→ **MATERIAL PROVIDED**

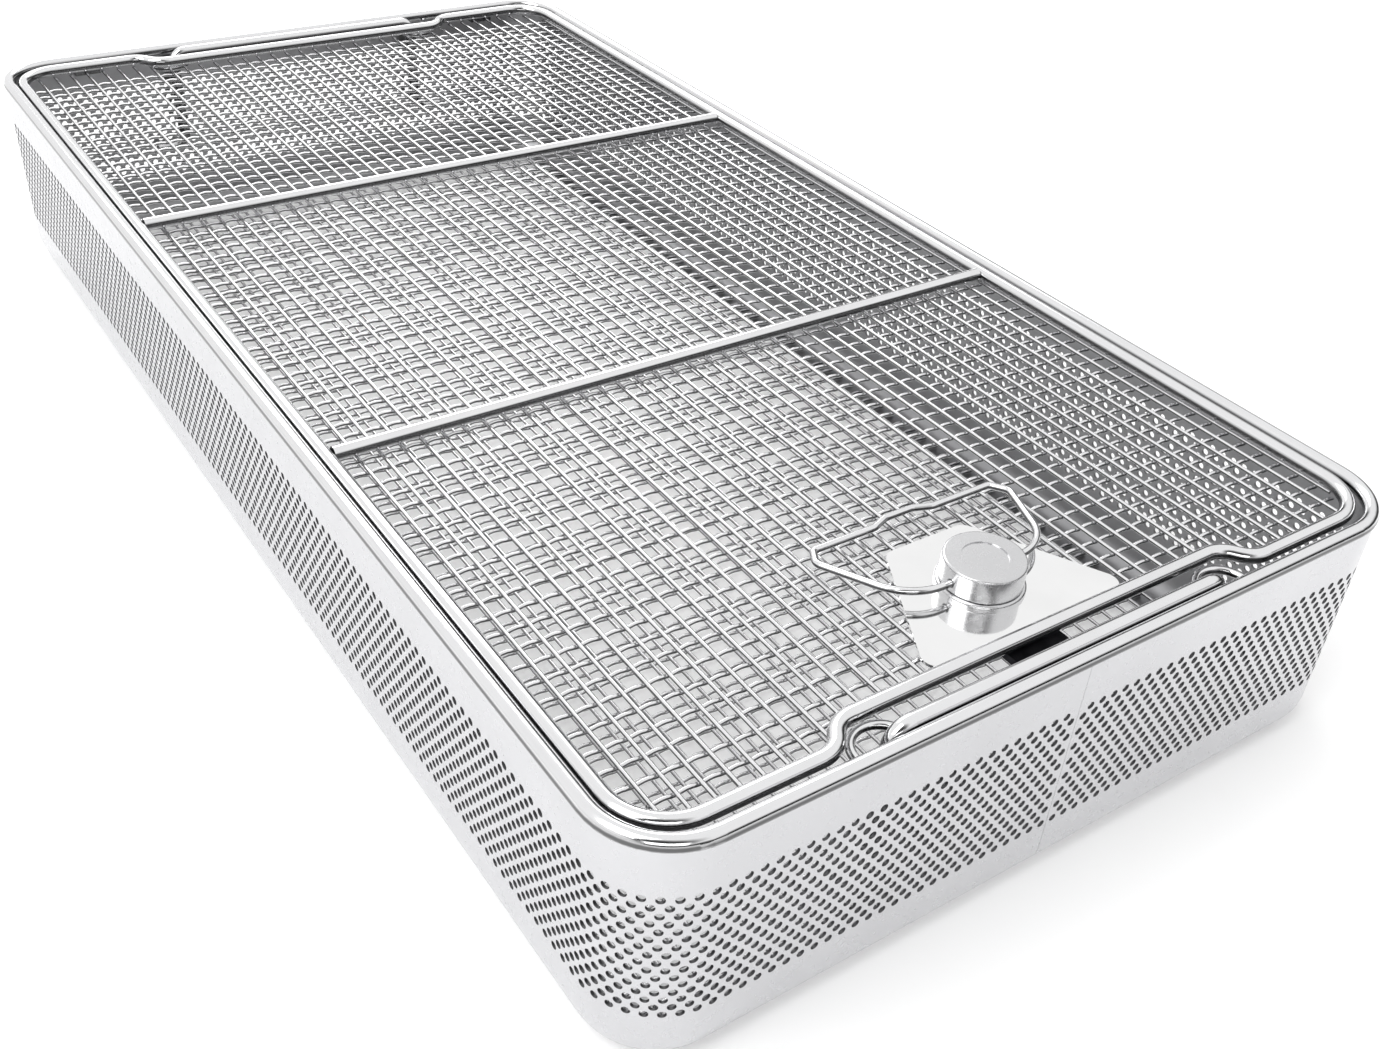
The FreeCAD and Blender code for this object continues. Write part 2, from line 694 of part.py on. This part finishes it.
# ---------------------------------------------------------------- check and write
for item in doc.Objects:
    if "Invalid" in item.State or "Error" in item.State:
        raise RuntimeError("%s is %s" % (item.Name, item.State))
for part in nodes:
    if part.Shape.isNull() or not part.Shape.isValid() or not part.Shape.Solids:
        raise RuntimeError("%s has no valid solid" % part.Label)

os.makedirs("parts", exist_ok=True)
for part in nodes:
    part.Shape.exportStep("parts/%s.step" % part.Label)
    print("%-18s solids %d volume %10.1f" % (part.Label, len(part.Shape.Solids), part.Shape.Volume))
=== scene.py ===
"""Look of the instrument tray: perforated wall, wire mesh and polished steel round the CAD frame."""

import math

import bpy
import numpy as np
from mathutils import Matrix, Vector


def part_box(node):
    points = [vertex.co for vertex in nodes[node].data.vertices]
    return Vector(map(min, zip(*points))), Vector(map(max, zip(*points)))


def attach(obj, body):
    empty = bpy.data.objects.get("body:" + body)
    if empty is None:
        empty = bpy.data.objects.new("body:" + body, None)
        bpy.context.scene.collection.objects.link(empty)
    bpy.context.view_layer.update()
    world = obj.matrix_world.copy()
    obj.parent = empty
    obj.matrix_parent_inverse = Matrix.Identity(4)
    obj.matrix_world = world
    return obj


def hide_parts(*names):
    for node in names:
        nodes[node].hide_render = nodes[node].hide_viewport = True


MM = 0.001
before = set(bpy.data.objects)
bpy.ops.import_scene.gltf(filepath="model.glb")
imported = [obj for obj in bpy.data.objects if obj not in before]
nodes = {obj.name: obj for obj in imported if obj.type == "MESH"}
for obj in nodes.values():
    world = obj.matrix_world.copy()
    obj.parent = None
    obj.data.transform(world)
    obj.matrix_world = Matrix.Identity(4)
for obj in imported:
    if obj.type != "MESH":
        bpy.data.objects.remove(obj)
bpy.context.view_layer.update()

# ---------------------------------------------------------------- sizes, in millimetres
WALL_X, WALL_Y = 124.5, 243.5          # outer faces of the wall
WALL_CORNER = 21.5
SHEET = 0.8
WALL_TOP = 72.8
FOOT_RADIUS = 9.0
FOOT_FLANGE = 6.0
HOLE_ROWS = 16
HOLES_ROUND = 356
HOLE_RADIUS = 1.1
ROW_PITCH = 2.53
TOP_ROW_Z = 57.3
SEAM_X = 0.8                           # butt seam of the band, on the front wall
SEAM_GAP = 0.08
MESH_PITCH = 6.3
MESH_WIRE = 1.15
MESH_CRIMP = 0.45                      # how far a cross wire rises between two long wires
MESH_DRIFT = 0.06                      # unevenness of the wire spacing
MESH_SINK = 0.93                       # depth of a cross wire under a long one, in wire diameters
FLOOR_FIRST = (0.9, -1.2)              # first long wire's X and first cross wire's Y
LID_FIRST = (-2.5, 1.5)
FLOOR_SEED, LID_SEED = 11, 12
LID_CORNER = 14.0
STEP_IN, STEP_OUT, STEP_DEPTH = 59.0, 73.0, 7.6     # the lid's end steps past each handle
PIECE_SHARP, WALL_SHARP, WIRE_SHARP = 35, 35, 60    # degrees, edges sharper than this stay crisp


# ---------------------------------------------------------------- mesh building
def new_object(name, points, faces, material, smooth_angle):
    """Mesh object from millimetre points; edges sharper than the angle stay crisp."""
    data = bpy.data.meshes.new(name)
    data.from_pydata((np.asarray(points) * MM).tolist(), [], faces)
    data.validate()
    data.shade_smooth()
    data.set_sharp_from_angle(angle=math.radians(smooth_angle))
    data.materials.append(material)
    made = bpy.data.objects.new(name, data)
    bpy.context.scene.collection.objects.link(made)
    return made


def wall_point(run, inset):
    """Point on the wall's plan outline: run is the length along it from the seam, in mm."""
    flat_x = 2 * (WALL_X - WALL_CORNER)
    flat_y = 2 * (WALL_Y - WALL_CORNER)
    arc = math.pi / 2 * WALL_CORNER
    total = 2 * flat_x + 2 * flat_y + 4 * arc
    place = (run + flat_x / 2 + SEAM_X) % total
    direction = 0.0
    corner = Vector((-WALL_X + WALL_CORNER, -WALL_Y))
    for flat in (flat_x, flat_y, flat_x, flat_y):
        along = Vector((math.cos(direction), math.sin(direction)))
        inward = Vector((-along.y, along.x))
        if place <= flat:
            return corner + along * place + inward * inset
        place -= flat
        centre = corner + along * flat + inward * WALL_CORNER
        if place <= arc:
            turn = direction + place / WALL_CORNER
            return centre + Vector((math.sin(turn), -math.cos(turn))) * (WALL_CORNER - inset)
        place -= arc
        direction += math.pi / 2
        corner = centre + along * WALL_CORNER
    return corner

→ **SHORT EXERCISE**
Copy out all of the data exactly, leaving nothing out.

→ **TASK RESULT**
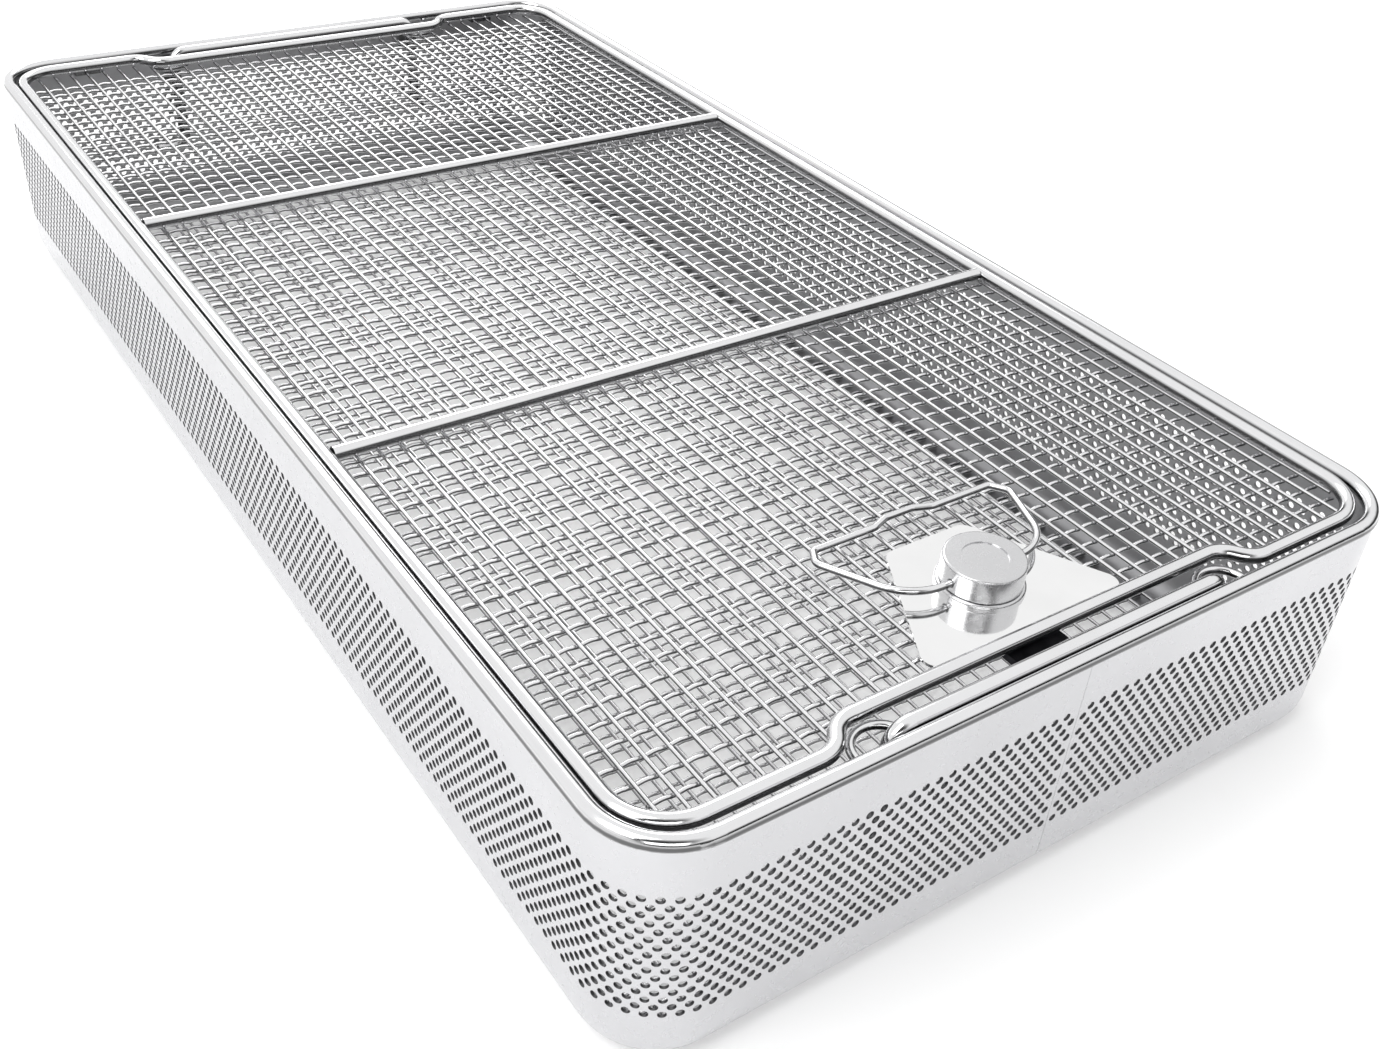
The FreeCAD and Blender code for this object continues. Write part 2, from line 694 of part.py on. This part finishes it.
# ---------------------------------------------------------------- check and write
for item in doc.Objects:
    if "Invalid" in item.State or "Error" in item.State:
        raise RuntimeError("%s is %s" % (item.Name, item.State))
for part in nodes:
    if part.Shape.isNull() or not part.Shape.isValid() or not part.Shape.Solids:
        raise RuntimeError("%s has no valid solid" % part.Label)

os.makedirs("parts", exist_ok=True)
for part in nodes:
    part.Shape.exportStep("parts/%s.step" % part.Label)
    print("%-18s solids %d volume %10.1f" % (part.Label, len(part.Shape.Solids), part.Shape.Volume))
=== scene.py ===
"""Look of the instrument tray: perforated wall, wire mesh and polished steel round the CAD frame."""

import math

import bpy
import numpy as np
from mathutils import Matrix, Vector


def part_box(node):
    points = [vertex.co for vertex in nodes[node].data.vertices]
    return Vector(map(min, zip(*points))), Vector(map(max, zip(*points)))


def attach(obj, body):
    empty = bpy.data.objects.get("body:" + body)
    if empty is None:
        empty = bpy.data.objects.new("body:" + body, None)
        bpy.context.scene.collection.objects.link(empty)
    bpy.context.view_layer.update()
    world = obj.matrix_world.copy()
    obj.parent = empty
    obj.matrix_parent_inverse = Matrix.Identity(4)
    obj.matrix_world = world
    return obj


def hide_parts(*names):
    for node in names:
        nodes[node].hide_render = nodes[node].hide_viewport = True


MM = 0.001
before = set(bpy.data.objects)
bpy.ops.import_scene.gltf(filepath="model.glb")
imported = [obj for obj in bpy.data.objects if obj not in before]
nodes = {obj.name: obj for obj in imported if obj.type == "MESH"}
for obj in nodes.values():
    world = obj.matrix_world.copy()
    obj.parent = None
    obj.data.transform(world)
    obj.matrix_world = Matrix.Identity(4)
for obj in imported:
    if obj.type != "MESH":
        bpy.data.objects.remove(obj)
bpy.context.view_layer.update()

# ---------------------------------------------------------------- sizes, in millimetres
WALL_X, WALL_Y = 124.5, 243.5          # outer faces of the wall
WALL_CORNER = 21.5
SHEET = 0.8
WALL_TOP = 72.8
FOOT_RADIUS = 9.0
FOOT_FLANGE = 6.0
HOLE_ROWS = 16
HOLES_ROUND = 356
HOLE_RADIUS = 1.1
ROW_PITCH = 2.53
TOP_ROW_Z = 57.3
SEAM_X = 0.8                           # butt seam of the band, on the front wall
SEAM_GAP = 0.08
MESH_PITCH = 6.3
MESH_WIRE = 1.15
MESH_CRIMP = 0.45                      # how far a cross wire rises between two long wires
MESH_DRIFT = 0.06                      # unevenness of the wire spacing
MESH_SINK = 0.93                       # depth of a cross wire under a long one, in wire diameters
FLOOR_FIRST = (0.9, -1.2)              # first long wire's X and first cross wire's Y
LID_FIRST = (-2.5, 1.5)
FLOOR_SEED, LID_SEED = 11, 12
LID_CORNER = 14.0
STEP_IN, STEP_OUT, STEP_DEPTH = 59.0, 73.0, 7.6     # the lid's end steps past each handle
PIECE_SHARP, WALL_SHARP, WIRE_SHARP = 35, 35, 60    # degrees, edges sharper than this stay crisp


# ---------------------------------------------------------------- mesh building
def new_object(name, points, faces, material, smooth_angle):
    """Mesh object from millimetre points; edges sharper than the angle stay crisp."""
    data = bpy.data.meshes.new(name)
    data.from_pydata((np.asarray(points) * MM).tolist(), [], faces)
    data.validate()
    data.shade_smooth()
    data.set_sharp_from_angle(angle=math.radians(smooth_angle))
    data.materials.append(material)
    made = bpy.data.objects.new(name, data)
    bpy.context.scene.collection.objects.link(made)
    return made


def wall_point(run, inset):
    """Point on the wall's plan outline: run is the length along it from the seam, in mm."""
    flat_x = 2 * (WALL_X - WALL_CORNER)
    flat_y = 2 * (WALL_Y - WALL_CORNER)
    arc = math.pi / 2 * WALL_CORNER
    total = 2 * flat_x + 2 * flat_y + 4 * arc
    place = (run + flat_x / 2 + SEAM_X) % total
    direction = 0.0
    corner = Vector((-WALL_X + WALL_CORNER, -WALL_Y))
    for flat in (flat_x, flat_y, flat_x, flat_y):
        along = Vector((math.cos(direction), math.sin(direction)))
        inward = Vector((-along.y, along.x))
        if place <= flat:
            return corner + along * place + inward * inset
        place -= flat
        centre = corner + along * flat + inward * WALL_CORNER
        if place <= arc:
            turn = direction + place / WALL_CORNER
            return centre + Vector((math.sin(turn), -math.cos(turn))) * (WALL_CORNER - inset)
        place -= arc
        direction += math.pi / 2
        corner = centre + along * WALL_CORNER
    return corner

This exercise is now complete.